Recognizes intents using Mycroft Adapt. Works best when you have a medium number of sentences (hundreds to thousands) and need to be able to recognize sentences not seen during training (no new words, though).

Add to your profile:

"intent": {
  "system": "adapt",
  "adapt": {
      "stop_words": "stop_words.txt"
  }
}

The intent.adapt.stop_words text file contains words that should be ignored (i.e., cannot be "required" or "optional").

See rhasspy.intent.AdaptIntentRecognizer for details.

Flair

Recognizes intents using the flair NLP framework.
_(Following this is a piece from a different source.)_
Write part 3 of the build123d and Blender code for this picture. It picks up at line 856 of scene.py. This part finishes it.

Works best when you have a large number of sentences (thousands to hundreds of thousands) and need to handle sentences and words not seen during training.

Add to your profile:

"intent": {
  "system": "flair",
  "flair": {
      "data_dir": "flair_data",
      "max_epochs": 25,
      "do_sampling": true,
      "num_samples": 10000
  }
}

By default, the flair recognizer will generate 10,000 random sentences (num_samples) from each intent in your sentences.ini file. If you set do_sampling to false, Rhasspy will generate all possible sentences and use them as training data. This will produce the most accurate models, but may take a long time depending on the complexity of your grammars.

A flair TextClassifier will be trained to classify unseen sentences by intent, and a SequenceTagger will be trained for each intent that has at least one tag. During recognition, sentences are first classified by intent and then run through the appropriate SequenceTagger model to determine slots/entities.
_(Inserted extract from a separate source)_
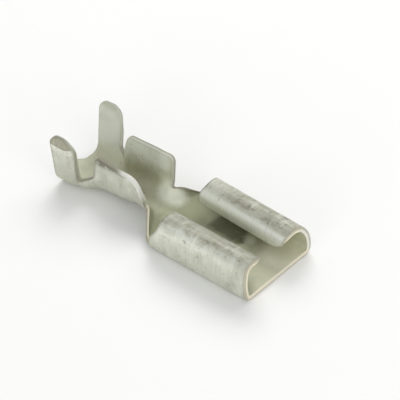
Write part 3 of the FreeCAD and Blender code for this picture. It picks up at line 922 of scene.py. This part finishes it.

See rhasspy.intent.FlairRecognizer for details.

RasaNLU

Recognizes intents remotely using a Rasa NLU server. You must install a Rasa NLU server somewhere that Rhasspy can access. Works well when you have a large number of sentences (thousands to hundreds of thousands) and need to handle sentences and words not seen during training. This needs Rasa 1.0 or higher.

Add to your profile:

"intent": {
  "system": "rasa",
  "rasa": {
    "examples_markdown": "intent_examples.md",
    "project_name": "rhasspy",
    "url": "http://localhost:5005/"
  }
}

See rhasspy.intent.RasaIntentRecognizer for details.

Remote HTTP Server

Uses a remote Rhasppy server to do intent recognition. POSTs the text to an HTTP endpoint and receives the intent as JSON.

Add to your profile:

"intent": {
  "system": "remote",
  "remote": {
    "url": "http://my-server:12101/api/text-to-intent"
  }
}

See rhasspy.intent.RemoteRecognizer for details.

Home Assistant Conversation

Sends transcriptions from speech to text to Home Assistant's conversation API. If the response contains speech, Rhasspy can optionally speak it.

Add to your profile:

"intent": {
  "system": "conversation",
  "conversation": {
    "handle_speech": true
  }
}

When handle_speech is true, Rhasspy will forward the returned speech to your text to speech system.

The settings from your profile's home_assistant section are automatically used (URL, access token, etc.).

Because Home Assistant will already handle your intent (probably using an intent script), Rhasspy will always generate an empty intent with this recognizer.

See rhasspy.intent.HomeAssistantConversationRecognizer for details.

MQTT/Hermes

Publishes intent recognitions/failures to hermes/intent/<INTENT_NAME> or hermes/nlu/intentNotRecognized (Hermes protocol).

This is enabled by default and controlled by the mqtt.publish_intents setting in your profile.

Command

Recognizes intents from text using a custom external program.

Add to your profile:

"intent": {
  "system": "command",
  "command": {
    "program": "/path/to/program",
    "arguments": []
  }
}

Rhasspy recognizes intents from text using one of several systems, such as fuzzywuzzy or Rasa NLU. You can call a custom program that does intent recognition from a text command.

When a voice command is successfully transcribed, your program will be called with the text transcription printed to standard in. Your program should return JSON on standard out, something like:

{
  "intent": {
    "name": "ChangeLightColor",
    "confidence": 1.0
  },
  "entities": [
    { "entity": "name",
      "value": "bedroom light" },
    { "entity": "color",
      "value": "red" }
  ],
  "text": "set the bedroom light to red"
}

The following environment variables are available to your program:

  • $RHASSPY_BASE_DIR - path to the directory where Rhasspy is running from
  • $RHASSPY_PROFILE - name of the current profile (e.g., "en")
  • $RHASSPY_PROFILE_DIR - directory of the current profile (where profile.json is)

See text2intent.sh for an example program.

If you intent recognition system requires some special training, you should also override Rhasspy's intent training system.

See rhasspy.intent.CommandRecognizer for details.

Dummy

Disables intent recognition.

Add to your profile:

"intent": {
  "system": "dummy"
}

See rhasspy.intent.DummyRecognizer for details.